Et aujourd’hui, les coordinations représentent plus ou moins la même puissance du nouveau. Que nous proposent donc les coordinations au niveau du projet de société ? Les coordinations, avant tout, comme le mouvement autogestionnaire à la charnière du XIXe et XXe siècle, et comme le mouvement le plus avancé des luttes du sujet de masse des années 60-70 (c’est-à-dire celui qui a imposé le développement du Welfare State par les luttes dans les usines), ne font pas de distinction entre le syndical et le représentatif (parlementaire), mieux entre l’économique et le politique. La lutte des coordinations est une lutte qui se situe d’emblée au niveau du pouvoir et qui se pose donc comme problème la direction de la gestion globale de l’économie. Les luttes des coordinations, et la forme politique de l’organisation des coordinations, sont des luttes et des formes d’organisation d’emblée communistes, au sens où ce sont des luttes pour la direction du mécanisme global de développement, pour la réappropriation de classe de celui-ci. Elles constituent tout à la fois des indications sur: comment gérer l’économie et l’État, la production et la reproduction de manière radicalement démocratique. Ce qui est formidable, ce qui est essentiellement nouveau dans les coordinations, c’est que non seulement l’économique et le politique se trouvent recomposés (comme par ailleurs ils le sont toujours du point de vue de la classe dominante), mais aussi que, à travers cette réunification, les coordinations mettent en évidence le sujet ouvrier comme classe dominante. On ne peut pas gagner de petites batailles si on ne gagne pas la bataille d’ensemble pour la réappropriation du développement social, sous tous ses aspects. (Il est à noter que 1/ les coordinations ne peuvent exister que si elles mettent en avant la revendication du pouvoir et 2/ ne peuvent se reproduire que si elles gagnent à ce niveau-là. Leur défaite ne réside pas dans le fait que leurs revendications n’ont pas été entendues leur défaite vient aussi du fait que, même si leurs revendications ont été entendues, le mouvement n’a pas réussi à s’institutionnaliser, non pas comme nouveau syndicat mais comme nouveau sujet politique de la production et de la reproduction, tout à la fois donc, comme patron et comme structure de l’État, comme agent de la production et sujet de la reproduction sociale).
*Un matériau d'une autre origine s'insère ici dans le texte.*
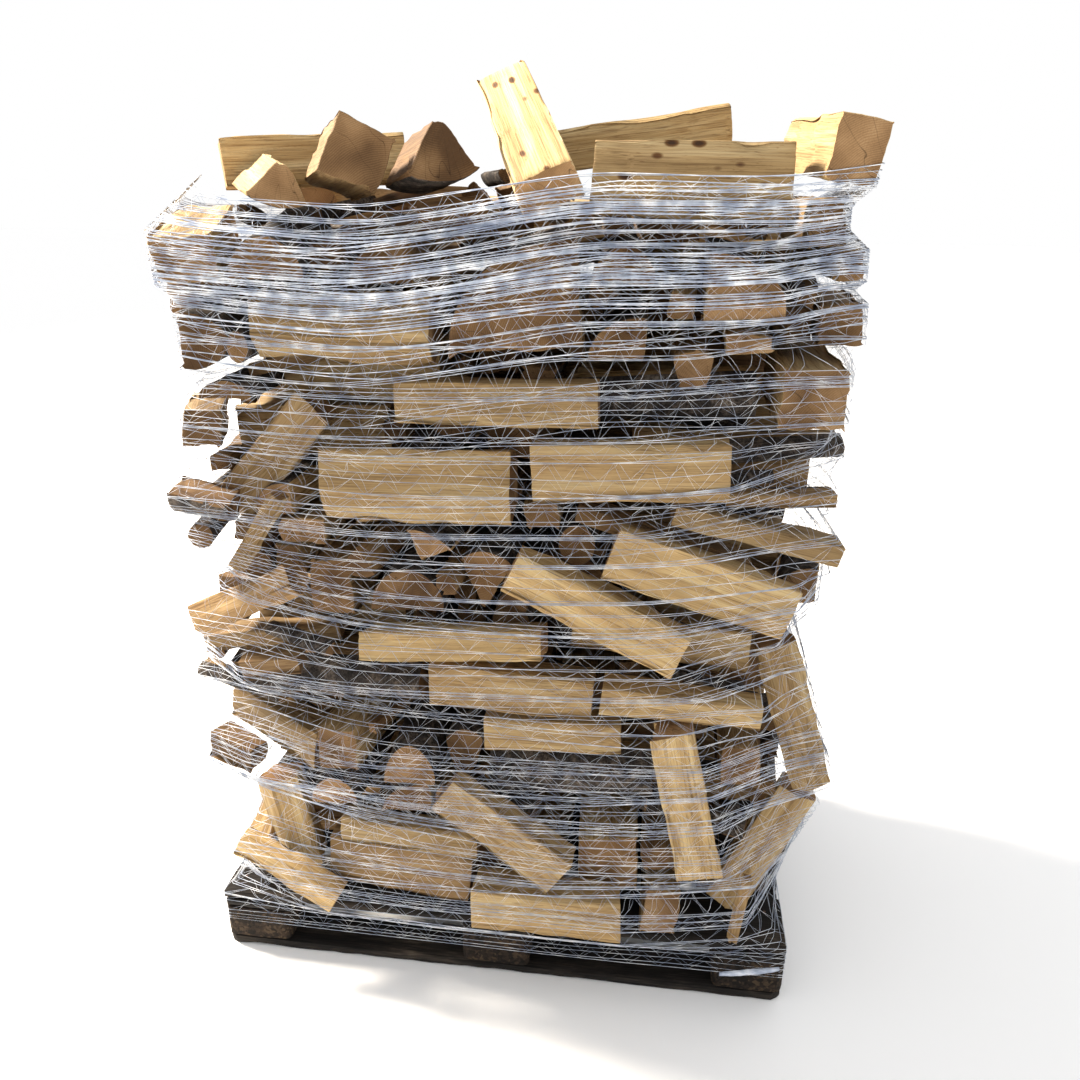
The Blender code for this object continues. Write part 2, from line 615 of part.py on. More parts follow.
def front_of(ring, x):
    """How far forward a ring of the net reaches at x."""
    found = []
    for a, b in zip(ring, ring[1:] + ring[:1]):
        if min(a[0], b[0]) <= x <= max(a[0], b[0]) and a[0] != b[0]:
            found.append(a[1] + (b[1] - a[1]) * (x - a[0]) / (b[0] - a[0]))
    return min(found)


def build_tail(logs, collection):
    """The end of the net, twisted into a short roll that lies against the net at the deck's right corner."""
    low_rings = net_rings(logs, NET_CLEAR + NET_THICK + TAIL_CLEAR + TAIL_RADIUS)[:2]
    curve = bpy.data.curves.new("net_tail", "CURVE")
    curve.dimensions = "3D"
    curve.bevel_depth = TAIL_RADIUS
    curve.bevel_resolution = 2
    curve.use_fill_caps = True
    line = curve.splines.new("POLY")
    line.points.add(len(TAIL_LINE) - 1)
    for point, (x, height) in zip(line.points, TAIL_LINE):
        point.co = (x, min(front_of(ring, x) for ring in low_rings), height, 1.0)
    made = bpy.data.objects.new("net_tail", curve)
    curve.materials.append(material(NET_PLASTIC))
    collection.objects.link(made)
    return made


def build_load(collection):
    """All the logs: own front logs, joined front logs, the other sides, the top and the inside."""
    rng = random.Random(SEED)
    placed = []
    add_front_logs(placed)
    front, back = np.array((0, FRONT_Y + 0.02, 0)), np.array((0, LOAD_BACK, 0))
    left, right = np.array((LOAD_LEFT, 0, 0)), np.array((LOAD_RIGHT, 0, 0))
    x_way, y_way = np.array((1.0, 0, 0)), np.array((0, 1.0, 0))
    sides = {"start": SIDE_FRONT, "end": SIDE_BACK, "top": LOAD_TOP, "along": y_way, "sizes": SIDE_SIZES,
             "lying": SIDE_LYING, "reach": SIDE_REACH}
    made = [stack_face(rng, placed, "left", face=left, inward=x_way, **sides),
            stack_face(rng, placed, "right", face=right, inward=-x_way, **sides),
            stack_face(rng, placed, "front", LOAD_LEFT + 0.03, LOAD_RIGHT - 0.03, FRONT_TOP, front, x_way, y_way,
                       FRONT_SIZES, 0.0, FRONT_REACH),
            stack_face(rng, placed, "back", LOAD_LEFT + 0.04, LOAD_RIGHT - 0.04, LOAD_TOP, back, x_way, -y_way,
                       BACK_SIZES, BACK_LYING, BACK_REACH)]
    print("logs made for the sides, front and back:", made)
    add_core(rng, placed)
    drop_top(rng, placed)
    for log in placed:
        if log.own:
            log_object(log, collection)
    for group, body in join_groups(placed).items():
        join_logs(f"logs_{group}", body, collection)
        print(group, len(body), "logs")
    return placed


def main():
    for old in list(bpy.data.objects):
        bpy.data.objects.remove(old)
    collection = bpy.data.collections.new(COLLECTION)
    bpy.context.scene.collection.children.link(collection)
    build_pallet(collection)
    logs = build_load(collection)
    build_net(logs, collection)
    build_tail(logs, collection)


main()
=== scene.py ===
# %% [markdown]
# # A pallet of split firewood under a wound net
#
# This is how split logs are sold by the load: thrown and stacked on a 1200 x 800 mm pallet, and wound
# round and round with a white knitted net until nothing can slip out. The top logs lie loose.
# The solids of the load are there already. This lesson gives each log its torn fibres, sawn ends and
# bark, winds the net yarn by yarn, and weathers the pallet.

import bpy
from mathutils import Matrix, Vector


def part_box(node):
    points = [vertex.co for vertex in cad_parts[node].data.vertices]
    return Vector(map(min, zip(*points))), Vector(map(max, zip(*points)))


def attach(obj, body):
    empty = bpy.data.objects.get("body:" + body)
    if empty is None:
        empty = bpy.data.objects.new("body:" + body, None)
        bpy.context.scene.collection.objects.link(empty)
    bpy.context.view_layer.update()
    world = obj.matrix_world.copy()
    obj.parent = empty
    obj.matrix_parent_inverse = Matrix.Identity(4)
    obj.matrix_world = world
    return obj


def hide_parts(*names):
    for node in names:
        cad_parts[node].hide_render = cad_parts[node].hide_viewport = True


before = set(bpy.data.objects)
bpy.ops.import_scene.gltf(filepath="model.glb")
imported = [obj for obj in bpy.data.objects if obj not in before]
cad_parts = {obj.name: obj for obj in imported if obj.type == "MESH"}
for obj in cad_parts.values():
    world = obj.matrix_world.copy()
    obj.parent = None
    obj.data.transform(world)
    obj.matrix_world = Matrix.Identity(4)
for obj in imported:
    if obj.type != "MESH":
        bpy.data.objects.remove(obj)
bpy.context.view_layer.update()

# %% What Blender and numpy bring
import math
import random

import bpy
import numpy as np
from mathutils import Euler, Matrix, Vector

# %% [markdown]
# ## The camera
#
# A standing person looks slightly down at the load from about 1.6 m. The camera comes first. It has a
# 31 mm lens on a 36 mm square frame, which is a phone's wide view cropped to a square.

# %% The camera
CAMERA_AT = Vector((0.2768, -1.9166, 1.5794))
CAMERA_YAW, CAMERA_DOWN, CAMERA_ROLL = math.radians(-7.143), math.radians(20.84), math.radians(0.608)
SENSOR_WIDTH = 36
PHOTO_WIDTH, FOCAL_PIXELS = 1080, 930.1
CAMERA_LENS = SENSOR_WIDTH * FOCAL_PIXELS / PHOTO_WIDTH


def make_camera():
    """A camera that looks along +Y, turned left by the yaw and down, then rolled about its own axis."""
    lens = bpy.data.cameras.new("eye_level_camera")
    lens.lens = CAMERA_LENS
    lens.sensor_width = SENSOR_WIDTH
    camera = bpy.data.objects.new("eye_level_camera", lens)
    bpy.context.scene.collection.objects.link(camera)
    level = Matrix.Rotation(-CAMERA_YAW, 4, "Z") @ Matrix.Rotation(math.pi / 2 - CAMERA_DOWN, 4, "X")
    camera.matrix_world = Matrix.Translation(CAMERA_AT) @ level @ Matrix.Rotation(CAMERA_ROLL, 4, "Z")
    bpy.context.scene.camera = camera
    return camera


camera = make_camera()
print("camera at", [round(v, 3) for v in camera.location], "lens", round(CAMERA_LENS, 1), "mm")

# %% [markdown]
# ## Where each log lies
#
# A split log is a convex prism: a section of the trunk, pulled out straight. The same tables that
# placed the solids are used here, so every detailed log lands in the solid it belongs to. A log is
# slid along its way until it is clear of its neighbours, by the separating axis rule: two convex
# shapes are apart when their shadows on some line are apart.

# %% Sizes of the load
PALLET_DEPTH, PALLET_HEIGHT = 0.800, 0.144
LOG_LENGTH = 0.330
LOG_GAP, BITE = 0.0006, 0.010
DECK = PALLET_HEIGHT + LOG_GAP
LOAD_LEFT, LOAD_RIGHT, LOAD_BACK = -0.560, 0.570, 0.420
LOAD_TOP, FRONT_TOP, LOOSE_TOP = 1.510, 1.605, 1.665
LOWER_TOP, MIDDLE_TOP = 0.600, 1.060
GROUPS = ("lower", "middle", "upper")
CORE_Y = 0.045
SIDE_FRONT, SIDE_BACK = -0.385, 0.340
SIDE_SIZES, SIDE_LYING, SIDE_REACH = (0.12, 0.085), 0.35, 0.12
FRONT_SIZES, FRONT_REACH = (0.11, 0.08, 0.06), 0.20
BACK_SIZES, BACK_LYING, BACK_REACH = (0.12, 0.09), 0.45, 0.14
SEED = 15
PUSHES = [0.01 * step for step in range(16)]
THINNER = (1.0, 0.86, 0.72, 0.6)
FRONT_Y = -PALLET_DEPTH / 2
X_WAY, Y_WAY = np.array((1.0, 0.0, 0.0)), np.array((0.0, 1.0, 0.0))
UP, DOWN = np.array((0.0, 0.0, 1.0)), np.array((0.0, 0.0, -1.0))
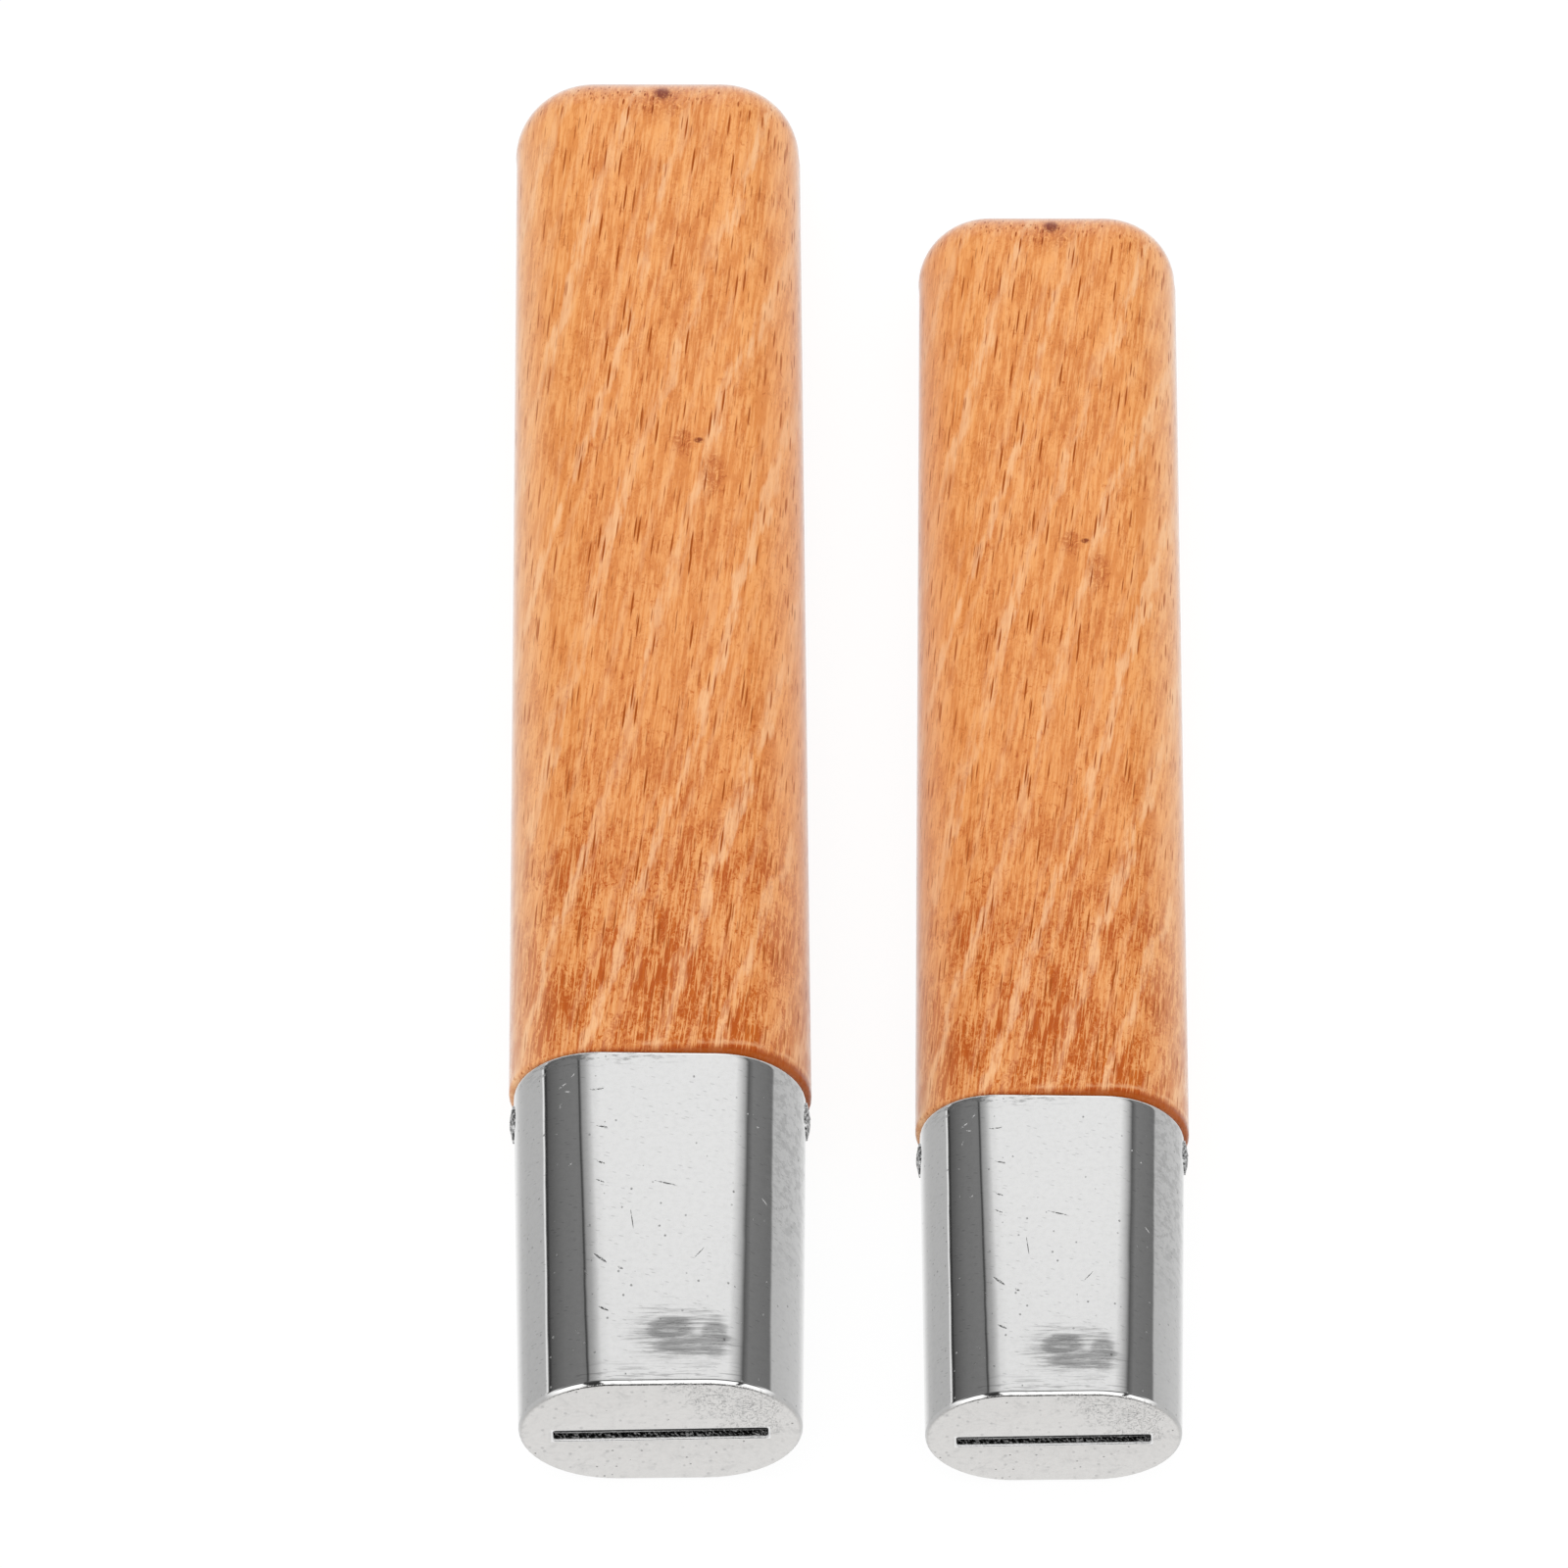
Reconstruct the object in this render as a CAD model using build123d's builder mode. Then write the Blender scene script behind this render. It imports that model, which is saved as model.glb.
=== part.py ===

Le projet de société que présentent les coordinations n’est donc ni plus ni moins qu’une proposition de communisme. A partir de maintenant le problème ne sera plus de décrire ces formes d’organisation qui se présentent chaque fois (et qui se présenteront toujours chaque fois que se produira une lutte ouvrière, au niveau de l’usine ou sur le terrain social), ni d’en faire la vivisection, comme nous le faisons dans ce numéro de F.A. Le problème sera d’identifier les tendances historiques et les stratégies à partir desquelles ces émergences peuvent devenir mouvement. Un mouvement immédiatement révolutionnaire.